A filial e o superintendente de circuito para a área de Manágua rapidamente traçaram um programa para se visitar e unificar as Testemunhas em grupos. As reuniões congregacionais foram restabelecidas e foi reorganizado o ministério de campo. A visita do superintendente de circuito foi programada para um dia e meio para cada grupo. Assim, no fim de dez dias, todos os grupos já funcionavam suavemente.
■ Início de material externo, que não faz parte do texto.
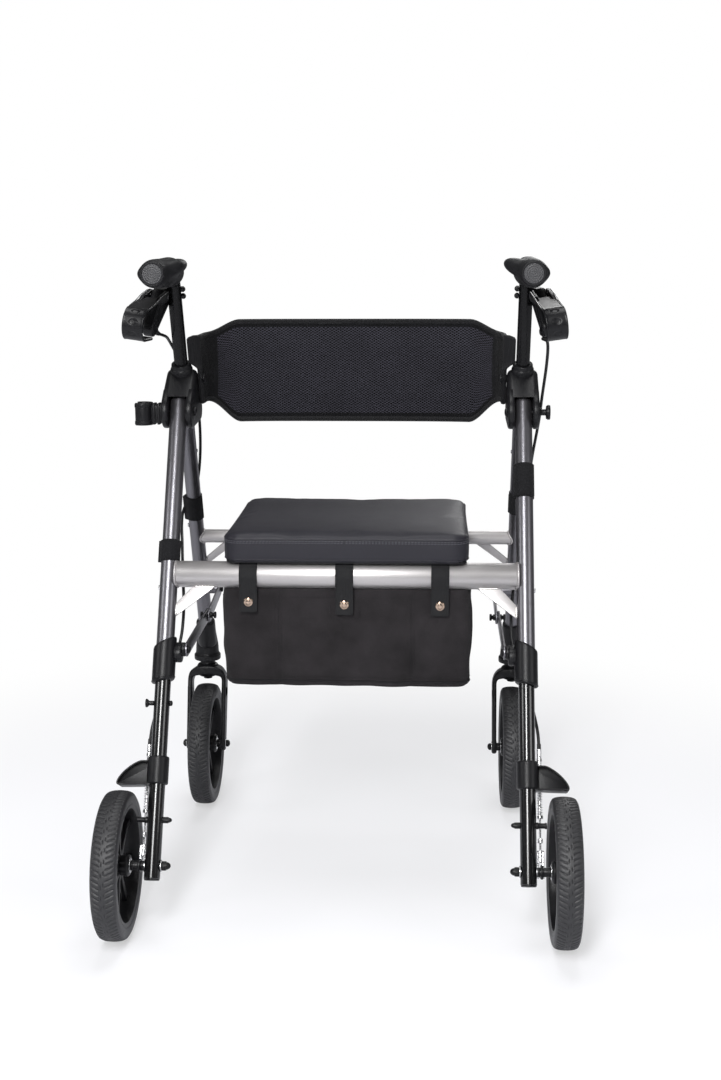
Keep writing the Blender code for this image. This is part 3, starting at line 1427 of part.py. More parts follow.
def pouch():
    """An open-topped bag between the two bars, with rounded corners and a thin wall."""
    top = REAR_BAR.z - REAR_BAR_RADIUS - GAP
    rear = REAR_BAR.y - POUCH_BEHIND_BAR
    front = FRONT_BAR.y - FRONT_BAR_RADIUS - GAP
    centre = (0.0, (rear + front) / 2, top - POUCH_HEIGHT / 2)

    def build(work):
        bmesh.ops.create_cube(work, size=1.0)
        bmesh.ops.scale(work, vec=(POUCH_WIDTH, front - rear, POUCH_HEIGHT), verts=work.verts)
        lid = [f for f in work.faces if f.normal.z > 0.5]
        bmesh.ops.delete(work, geom=lid, context="FACES_ONLY")
        edges = [e for e in work.edges if len(e.link_faces) == 2]
        bmesh.ops.bevel(
            work, geom=edges, offset=POUCH_CORNER, segments=2, profile=0.5, affect="EDGES",
            clamp_overlap=True,
        )

    shape = add_shape("pouch", mesh_from("pouch", build), centre)
    wall = shape.modifiers.new("wall", "SOLIDIFY")
    wall.thickness = POUCH_WALL
    wall.offset = -1.0
    return shape


def backrest():
    """A band that leaves each stem as a low tab, rises to its full height and bows across."""

    def build(work):
        columns = []
        for k in range(BACKREST_COLUMNS + 1):
            angle = math.pi * (k / BACKREST_COLUMNS - 0.5)
            across = math.copysign(abs(math.sin(angle)) ** BACKREST_SQUARENESS, angle)
            bow = max(0.0, math.cos(angle)) ** BACKREST_SQUARENESS
            columns.append((across, bow))
        stations = [(-1.0, None)] + columns + [(1.0, None)]
        grid = []
        for across, bow in stations:
            share = max(0.0, (abs(across) - BACKREST_SHOULDER) / (1 - BACKREST_SHOULDER))
            middle = 1 - share * share * (3 - 2 * share)
            top = BACKREST_END_TOP + (BACKREST_TOP - BACKREST_END_TOP) * middle
            foot = BACKREST_END_FOOT + (BACKREST_FOOT - BACKREST_END_FOOT) * middle
            column = []
            for n in range(BACKREST_ROWS + 1):
                z = foot + (top - foot) * n / BACKREST_ROWS
                if bow is None:
                    y = FRONT.at_height(0.0, z).y
                else:
                    y = BACKREST_TAB_FRONT_Y + BACKREST_BOW * bow
                column.append(work.verts.new((BACKREST_HALF_WIDTH * across, y, z)))
            grid.append(column)
        for near, far in zip(grid, grid[1:]):
            for n in range(BACKREST_ROWS):
                work.faces.new((near[n], far[n], far[n + 1], near[n + 1]))

    shape = add_shape("backrest", mesh_from("backrest", build))
    wall = shape.modifiers.new("wall", "SOLIDIFY")
    wall.thickness = BACKREST_THICKNESS
    wall.offset = 0.0
    wall.use_even_offset = True
    y, z = backrest_stud_place()
    for side in (LEFT, RIGHT):
        reach = BACKREST_HALF_WIDTH + 0.02
        inner = BACKREST_HALF_WIDTH - 0.02
        radius = BACKREST_STUD_RADIUS + PLAY
        cut(shape, hole_along_x("backrest_hole", side, y, z, radius, reach, inner))
    return shape


# Brake cables

LEFT_CABLE_ROUTE = [
    (-0.2740, *CABLE_EXIT),
    (-0.2700, 0.0360, 0.7925),
    (-0.2690, 0.0620, 0.7880),
    (-0.2690, 0.0860, 0.7800),
    (-0.2650, 0.1080, 0.7640),
    (-0.2560, 0.1270, 0.7400),
    (-0.2440, 0.1380, 0.7120),
    (-0.2390, 0.1480, 0.6800),
    (-0.2390, 0.1640, 0.6300),
    (-0.2440, 0.1810, 0.5800),
    (-0.2530, 0.1900, 0.5400),
    (-0.2650, 0.1860, 0.5220),
    (-0.2690, 0.1650, 0.5100),
    (-0.2640, 0.1200, 0.4980),
    (-0.2520, 0.0500, 0.4850),
    (-0.2420, -0.0100, 0.4700),
    (-0.2380, -0.0340, 0.4500),
]

RIGHT_CABLE_ROUTE = [
    (0.2740, *CABLE_EXIT),
    (0.2830, 0.0200, 0.7830),
    (0.2840, 0.0400, 0.7520),
    (0.2810, 0.0780, 0.7000),
    (0.2790, 0.1080, 0.6600),
    (0.2720, 0.1400, 0.6000),
    (0.2680, 0.1620, 0.5500),
    (0.2690, 0.1700, 0.5200),
    (0.2680, 0.1500, 0.4960),
    (0.2640, 0.1100, 0.4820),
    (0.2550, 0.0500, 0.4700),
    (0.2440, -0.0100, 0.4600),
    (0.2390, -0.0320, 0.4450),
]

LOWER_CABLE_ROUTE = [
    (0.2350, -0.0500, 0.4180),
    (0.2335, -0.0680, 0.3950),
    (0.2350, -0.0820, 0.3720),
    (0.2420, -0.0920, 0.3450),
    (0.2520, -0.1010, 0.3150),
    (0.2630, -0.1200, 0.2830),
    (0.2690, -0.1420, 0.2560),
]


def brake_cable(side_name):
    """The cable's outer sleeve, from the lever body along the legs to the adjuster."""
    side = SIDES[side_name]
    upper = LEFT_CABLE_ROUTE if side == LEFT else RIGHT_CABLE_ROUTE
    lower = [(side * x, y, z) for x, y, z in LOWER_CABLE_ROUTE]
    socket = REAR.point(side * BRAKE_X, WING_TOP + ADJUSTER_LENGTH + GAP, ROD_AHEAD)
    above = socket + REAR.up * 2 * CABLE_RADIUS
    route = smooth_route(upper + lower + [tuple(above), tuple(socket)], CABLE_SPACING)
    return wire(f"brake_cable_{side_name}", route, CABLE_RADIUS, CABLE_RESOLUTION)


# Assembly

def settle(part):
    """Replaces the part's mesh by its finished surface, shaded smooth except at its corners."""
    mesh = evaluated_mesh(part)
    part.modifiers.clear()
    part.data = mesh
    mesh.shade_smooth()
    mesh.set_sharp_from_angle(angle=math.radians(35))


def build_front_frame():
    front = Body("front_frame", (0.0, 0.0, 0.0))
    for name in SIDES:
        front.hold(front_leg(name), "grey_paint")
        front.hold(top_bracket(name), "black_plastic")
        front.hold(caster_housing(name), "black_plastic")
        front.hold(pivot_bolt(name), "steel" if name == "left" else "black_plastic")
    gussets = (FRONT_GUSSET_X, FRONT_GUSSET_WIDTH, FRONT_GUSSET_DROP, FRONT_GUSSET_EDGE)
    bar = crossbar("front_crossbar", FRONT, FRONT_BAR, FRONT_BAR_RADIUS, FRONT_LEG_RADIUS, gussets)
    front.hold(bar, "grey_paint")
    front.hold(cane_clip(), "black_plastic")
    front.hold(backrest(), "cloth")
    front.hold(pouch(), "cloth")
    button = Body("snap_button_slide", FRONT.at_height(-LEG_X, BUTTON_HEIGHT), front)
    button.hold(snap_button(), "steel")
    return front


def build_rear_frame(front):
    rear = Body("rear_frame_fold", FOLD_PIVOT, front)
    for name in SIDES:
        rear.hold(rear_leg(name), "grey_paint")
        rear.hold(lower_tube(name), "black_gloss")
        rear.hold(lower_bracket(name), "black_plastic")
        rear.hold(brake_housing(name), "black_plastic")
        rear.hold(rear_axle(name), "steel")
        rear.hold(brake_cable(name), "black_rubber")
    rear.hold(left_stud(), "black_plastic")
    gussets = (REAR_GUSSET_X, REAR_GUSSET_WIDTH, REAR_GUSSET_DROP, REAR_GUSSET_EDGE)
    bar = crossbar("rear_crossbar", REAR, REAR_BAR, REAR_BAR_RADIUS, REAR_LEG_RADIUS, gussets)
    rear.hold(bar, "silver_paint")
    return rear


def build_links(front, rear):
    outer_head = REAR_LINK_X + LINK_THICKNESS
    for name, side in SIDES.items():
        rear_link = Body(f"rear_link_pivot_{name}", (0.0, *REAR_LINK_PIVOT), rear)
        made = side_link(
            "rear_link", name, REAR_LINK_X, REAR_LINK_PIVOT, MIDDLE_PIVOT, REAR_LINK_PIVOT,
            outer_head + MIDDLE_HEAD_LENGTH, outer_head - 0.002,
        )
        rear_link.hold(made, "grey_paint")
        front_link = Body(f"front_link_pivot_{name}", (0.0, *FRONT_LINK_PIVOT), front)
        made = side_link(
            "front_link", name, LINK_X, MIDDLE_PIVOT, FRONT_LINK_PIVOT, FRONT_LINK_PIVOT,
            LINK_X + 0.002, LINK_X - MIDDLE_HEAD_LENGTH,
        )
        front_link.hold(made, "grey_paint")


def build_brakes(rear):
    for name, side in SIDES.items():
        x = side * BRAKE_X
        rod = Body(f"brake_rod_slide_{name}", REAR.point(x, 0.0, ROD_AHEAD), rear)
        rod.hold(brake_rod(name), "steel")
        rod.hold(brake_spring(name), "steel")
        arm = Body(f"brake_arm_pivot_{name}", REAR.point(x, 0.0), rear)
        arm.hold(brake_arm(name), "black_plastic")


def build_wheels(front, rear):
    tyre = tyre_mesh()
    rim = rim_mesh()
    for name, side in SIDES.items():
        wheel = Body(f"rear_wheel_axle_{name}", REAR.point(side * REAR_HALF_TRACK, 0.0), rear)
        make_wheel(wheel, "rear", name, REAR_HALF_TRACK, tyre, rim)
        swivel = Body(f"caster_swivel_{name}", (side * CASTER_X, CASTER_Y, CROWN_TOP_HEIGHT), front)
        swivel.hold(caster_fork(name), "black_plastic")
        swivel.hold(front_axle(name), "steel")
        axle = (side * CASTER_X, WHEELBASE / 2, WHEEL_RADIUS)
        wheel = Body(f"front_wheel_axle_{name}", axle, swivel)
        make_wheel(wheel, "front", name, CASTER_X, tyre, rim)


def build_handles(front):
    for name, side in SIDES.items():
        slide = Body(f"stem_slide_{name}", FRONT.at_height(side * LEG_X, GRIP_HEIGHT), front)
        slide.hold(stem(name), "black_gloss")
        slide.hold(grip(name), "black_rubber")
        slide.hold(lever_body(name), "black_plastic")
        lever = Body(f"brake_lever_pivot_{name}", lever_place(side), slide)
        lever.hold(brake_lever(name), "black_plastic")


def build_seat(front):
    seat = Body("seat_hinge", FRONT_BAR, front)
    seat.hold(seat_board(), "black_plastic")
    seat.hold(seat_pad(), "vinyl")


def main():
    front = build_front_frame()
    rear = build_rear_frame(front)
    build_links(front, rear)
    build_brakes(rear)
    build_wheels(front, rear)
    build_handles(front)
    build_seat(front)
    for part in PARTS.objects:
        if part.type == "MESH":
            settle(part)


main()
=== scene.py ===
import json
import math

import bmesh
import bpy
import numpy as np
from bpy.props import FloatProperty, FloatVectorProperty, IntProperty, PointerProperty
from mathutils import Euler, Matrix
from mathutils.bvhtree import BVHTree

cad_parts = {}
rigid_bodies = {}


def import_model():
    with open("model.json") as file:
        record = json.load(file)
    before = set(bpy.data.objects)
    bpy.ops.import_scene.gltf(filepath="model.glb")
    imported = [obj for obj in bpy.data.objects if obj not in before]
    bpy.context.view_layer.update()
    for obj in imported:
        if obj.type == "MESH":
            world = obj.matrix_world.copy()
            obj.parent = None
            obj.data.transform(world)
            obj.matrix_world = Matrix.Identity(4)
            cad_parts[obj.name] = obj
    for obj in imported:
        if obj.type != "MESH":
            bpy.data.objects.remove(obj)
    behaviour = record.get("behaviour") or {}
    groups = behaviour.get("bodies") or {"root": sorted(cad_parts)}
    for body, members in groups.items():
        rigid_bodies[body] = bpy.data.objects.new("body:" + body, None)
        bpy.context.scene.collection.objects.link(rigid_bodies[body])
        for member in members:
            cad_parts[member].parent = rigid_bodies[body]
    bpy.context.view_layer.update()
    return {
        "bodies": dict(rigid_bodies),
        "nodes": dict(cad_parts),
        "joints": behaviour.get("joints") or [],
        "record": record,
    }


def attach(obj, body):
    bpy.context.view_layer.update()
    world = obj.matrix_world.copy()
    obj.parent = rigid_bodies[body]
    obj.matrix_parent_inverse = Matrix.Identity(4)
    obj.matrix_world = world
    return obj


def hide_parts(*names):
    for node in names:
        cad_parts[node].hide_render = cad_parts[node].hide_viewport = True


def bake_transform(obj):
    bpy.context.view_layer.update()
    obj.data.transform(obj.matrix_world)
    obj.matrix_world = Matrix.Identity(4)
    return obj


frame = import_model()

bl_info = {
    "name": "Four-wheel walker",
    "version": (1, 0, 0),
    "blender": (4, 5, 0),
    "location": "3D View > Sidebar > Walker",
    "description": "Dresses the frame of a folding four-wheel walker with its finished pieces",
    "category": "Object",
}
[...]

Esta primeira visita do superintendente de circuito foi acompanhada de uma segunda, de dois dias. Um dia foi devotado ao ministério de campo, e o outro às reuniões especiais. Visto que prevalece a lei marcial, não se realizam reuniões à noite. O superintendente de circuito também entrega alimentos e roupas em cada visita, bem como dá instruções especiais sobre higiene e os perigos do contágio. Também verifica a saúde dos irmãos dum ponto de vista físico, anotando quaisquer possíveis necessidades de hospitalização ou de remédios. Este inteiro arranjo se mostrou uma verdadeira bênção para todos.
Parte do “Sinal”
Na verdade, este foi um trágico pesadelo para as centenas de milhares de habitantes de Manágua. O medo, a angústia e o horror motivaram muitos a orar a Deus. Continuarão em seus esforços de achegar-se a Deus? Crerão na Bíblia — que “haverá grandes terremotos” neste tempo do fim? Só o tempo dirá. — Luc. 21:7, 11.
A obra de reconstrução já começou nos prédios, mas nenhum homem pode trazer de volta os entes queridos que morreram. Apenas o Criador, Jeová Deus, pode. E temos a segura promessa, registrada nas Escrituras, de que Ele fará isso. — João 5:28, 29.